Photoelectrochemical studies on poly[1-(2-aminophenyl)pyrrole] — Creation of a photoactive inorganic–organic semiconductor interface (IOI)

Abstract

The compound 2-APPy [1-(2-aminophenyl)pyrrole] as an organic phase in an inorganic–organic semiconductor interface (IOI) assembly was the subject of photoelectrochemical studies in aqueous solutions. Results show that thin films of poly(2-APPy) can be prepared using oxidative electropolymerization.

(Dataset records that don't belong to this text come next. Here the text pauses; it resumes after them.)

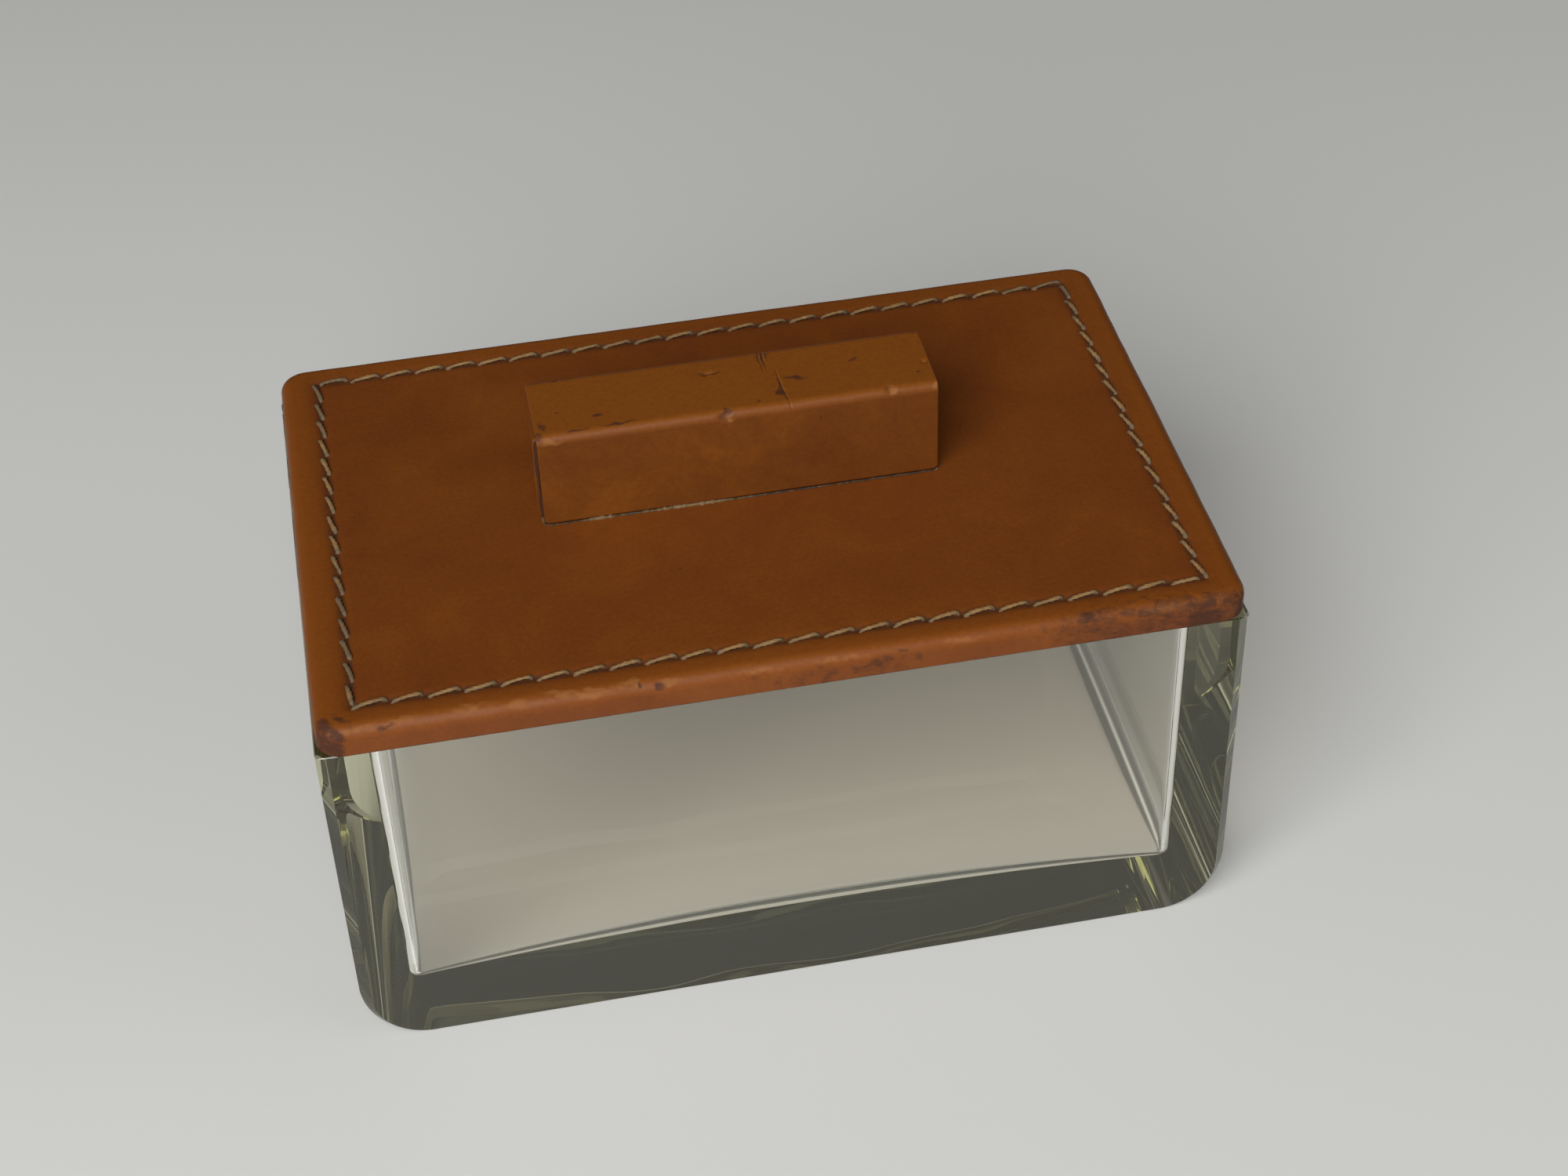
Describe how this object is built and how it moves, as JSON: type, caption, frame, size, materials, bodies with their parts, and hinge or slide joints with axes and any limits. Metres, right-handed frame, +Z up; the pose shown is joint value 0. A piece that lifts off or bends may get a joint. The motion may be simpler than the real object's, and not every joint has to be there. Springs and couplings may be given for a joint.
{
  "type": "glass desk box",
  "caption": "Thick glass box for papers and keepsakes, with rounded lower ends and a lift-off leather-covered lid with saddle stitching and a block handle.",
  "frame": {"origin": "middle of the underside of the glass", "axes": "+X along the length of the box, +Y towards its back, +Z up out of the open top"},
  "size_m": [0.1706, 0.111, 0.1015],
  "materials": {
    "pressed_glass": "pressed, with ground and polished edges",
    "tan_leather": "vegetable-tanned, waxed, worn at the edges",
    "handle_leather": "vegetable-tanned, scuffed",
    "waxed_linen": "waxed thread, slightly dirty",
    "board_wood": "sanded",
    "block_wood": "sanded",
    "filler_card": "plain pressed fibre sheet",
    "brown_suede": "brushed suede",
    "screw_steel": "plain zinc-plated"
  },
  "bodies": {
    "glass": {"glass_box": "pressed_glass"},
    "lid": {"lid_cover": "tan_leather", "lid_board": "board_wood", "saddle_stitch": "waxed_linen", "underside_filler": "filler_card", "locating_panel": "board_wood", "locating_panel_suede": "brown_suede", "handle_block": "block_wood", "handle_wrap": "handle_leather", "handle_end_left": "handle_leather", "handle_end_right": "handle_leather", "handle_screw_left": "screw_steel", "handle_screw_right": "screw_steel"}
  },
  "joints": [
    {"name": "lid_lift", "type": "slide", "parent": "glass", "child": "lid", "axis": [0, 0, 1], "range_m": [0, 0.1]}
  ]
}
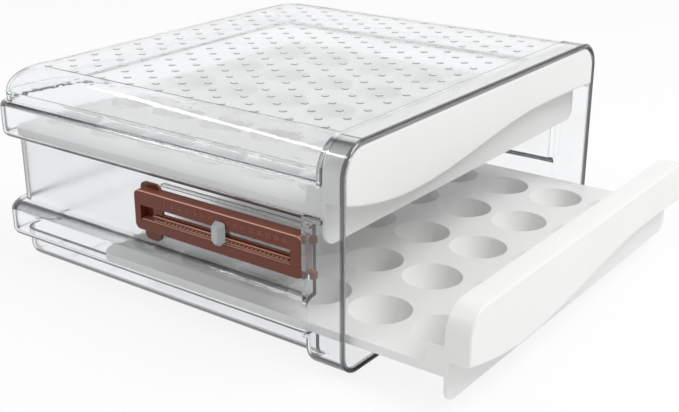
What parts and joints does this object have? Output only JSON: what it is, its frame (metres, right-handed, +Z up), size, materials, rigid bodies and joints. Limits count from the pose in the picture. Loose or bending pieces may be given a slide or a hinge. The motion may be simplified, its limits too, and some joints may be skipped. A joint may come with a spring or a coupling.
{
  "type": "egg drawer organizer",
  "caption": "Clear stacked egg organizer with white pull-out trays of drained cups, wavy clip-on front covers, a rounded lid and a sliding date scale.",
  "frame": {"origin": "centre of the underside of the case: middle of its width, middle of its depth, at the height it stands on", "axes": "+X to the right seen from the front, -Y out of the open front, +Z up"},
  "size_m": [0.3227, 0.3754, 0.14],
  "materials": {
    "clear_plastic": "clear, polished",
    "white_plastic": "smooth satin",
    "brown_plastic": "smooth, slight gloss",
    "grey_plastic": "smooth satin"
  },
  "bodies": {
    "case": {"case_body": "clear_plastic", "top_cover": "clear_plastic", "date_scale_frame": "brown_plastic"},
    "upper_drawer": {"upper_tray": "white_plastic", "upper_front_cover": "white_plastic"},
    "lower_drawer": {"lower_tray": "white_plastic", "lower_front_cover": "white_plastic"},
    "date_slider": {"date_scale_slider": "grey_plastic"}
  },
  "joints": [
    {"name": "upper_drawer_slide", "type": "slide", "parent": "case", "child": "upper_drawer", "axis": [0, -1, 0], "range_m": [0, 0.2]},
    {"name": "lower_drawer_slide", "type": "slide", "parent": "case", "child": "lower_drawer", "axis": [0, -1, 0], "range_m": [-0.08, 0.12]},
    {"name": "date_slider_slide", "type": "slide", "parent": "case", "child": "date_slider", "axis": [0, 1, 0], "range_m": [-0.05, 0.045]}
  ]
}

Furthermore, absorption spectroscopic studies indicate that the protonated 2-APPy polymer’s ionization potential (IP) is 4.7 eV, the electron affinity (EA) is 1.90 eV, and a gap of 2.80 eV separates the higher occupied molecular orbital’s (HOMO) and lower unoccupied molecular orbital’s (LUMO) energy levels of this polymer. Impedance measurements under illumination show an increase in the film charge capacitance compared with those measured under darkened conditions. The behavior of the poly(2-APPy) film as a host for redox-active dopants was also explored. The results show that the film did not alter the redox potentials of a large dopant such as PMo12O403–. The photoactivities of the IOI assemblies consisting of 2-APPy and nanoparticles of ZnO, and of Fe2O3 were investigated using fluorescence emissions. Results show that the fluorescence emissions generated by 2-APPy were quenched by 5% and 55% on ZnO and on Fe2O3, respectively. The charge injection rate constants, kct, at the inorganic metal oxide–2-APPy interface, were calculated.